[START OF Data lines]

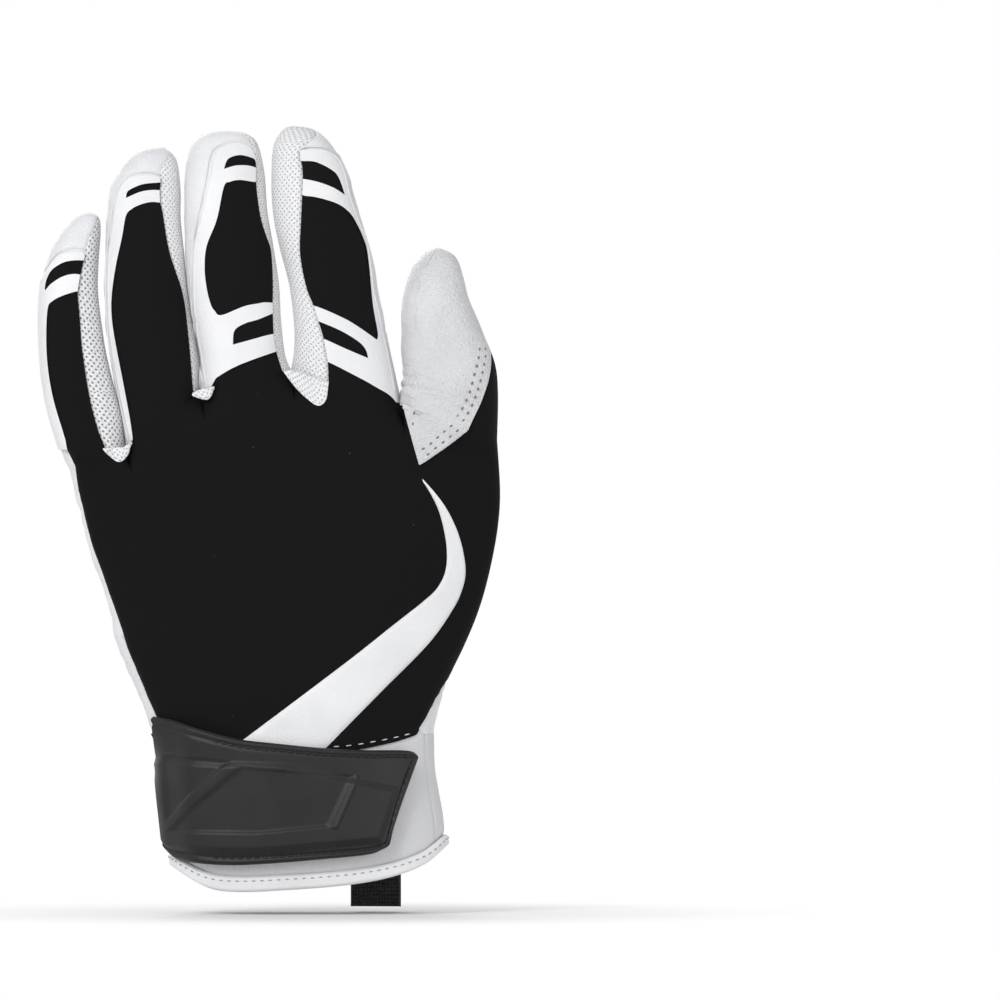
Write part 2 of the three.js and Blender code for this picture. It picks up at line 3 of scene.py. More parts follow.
import bpy
import numpy as np
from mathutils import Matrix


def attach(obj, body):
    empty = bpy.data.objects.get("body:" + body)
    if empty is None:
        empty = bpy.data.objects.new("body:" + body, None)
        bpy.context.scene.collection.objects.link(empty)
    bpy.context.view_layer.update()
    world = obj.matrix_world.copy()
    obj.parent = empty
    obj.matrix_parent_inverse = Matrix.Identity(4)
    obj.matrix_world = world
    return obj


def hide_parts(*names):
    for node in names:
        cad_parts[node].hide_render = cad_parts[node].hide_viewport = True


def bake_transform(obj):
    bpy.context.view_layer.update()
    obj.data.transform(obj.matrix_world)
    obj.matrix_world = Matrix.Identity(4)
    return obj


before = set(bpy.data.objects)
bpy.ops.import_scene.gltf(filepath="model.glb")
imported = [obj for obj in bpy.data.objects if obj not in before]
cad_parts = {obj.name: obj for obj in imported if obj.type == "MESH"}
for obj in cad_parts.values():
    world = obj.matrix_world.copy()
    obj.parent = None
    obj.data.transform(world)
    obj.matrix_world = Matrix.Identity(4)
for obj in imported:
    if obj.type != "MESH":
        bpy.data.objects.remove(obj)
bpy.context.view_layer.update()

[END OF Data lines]

▶ **What the task asks**
Extract the full listing above without altering anything.

▶ **Exercise answer**
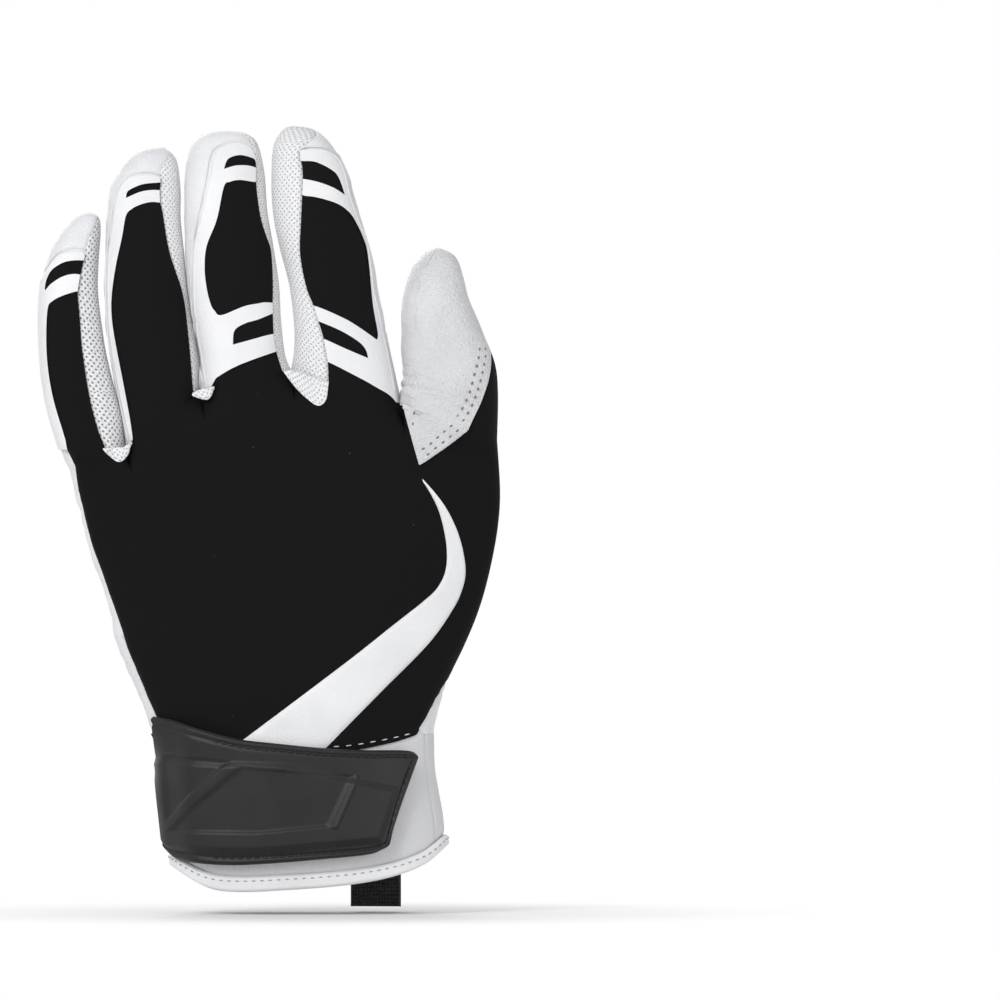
Write part 2 of the three.js and Blender code for this picture. It picks up at line 3 of scene.py. More parts follow.
import bpy
import numpy as np
from mathutils import Matrix


def attach(obj, body):
    empty = bpy.data.objects.get("body:" + body)
    if empty is None:
        empty = bpy.data.objects.new("body:" + body, None)
        bpy.context.scene.collection.objects.link(empty)
    bpy.context.view_layer.update()
    world = obj.matrix_world.copy()
    obj.parent = empty
    obj.matrix_parent_inverse = Matrix.Identity(4)
    obj.matrix_world = world
    return obj


def hide_parts(*names):
    for node in names:
        cad_parts[node].hide_render = cad_parts[node].hide_viewport = True


def bake_transform(obj):
    bpy.context.view_layer.update()
    obj.data.transform(obj.matrix_world)
    obj.matrix_world = Matrix.Identity(4)
    return obj


before = set(bpy.data.objects)
bpy.ops.import_scene.gltf(filepath="model.glb")
imported = [obj for obj in bpy.data.objects if obj not in before]
cad_parts = {obj.name: obj for obj in imported if obj.type == "MESH"}
for obj in cad_parts.values():
    world = obj.matrix_world.copy()
    obj.parent = None
    obj.data.transform(world)
    obj.matrix_world = Matrix.Identity(4)
for obj in imported:
    if obj.type != "MESH":
        bpy.data.objects.remove(obj)
bpy.context.view_layer.update()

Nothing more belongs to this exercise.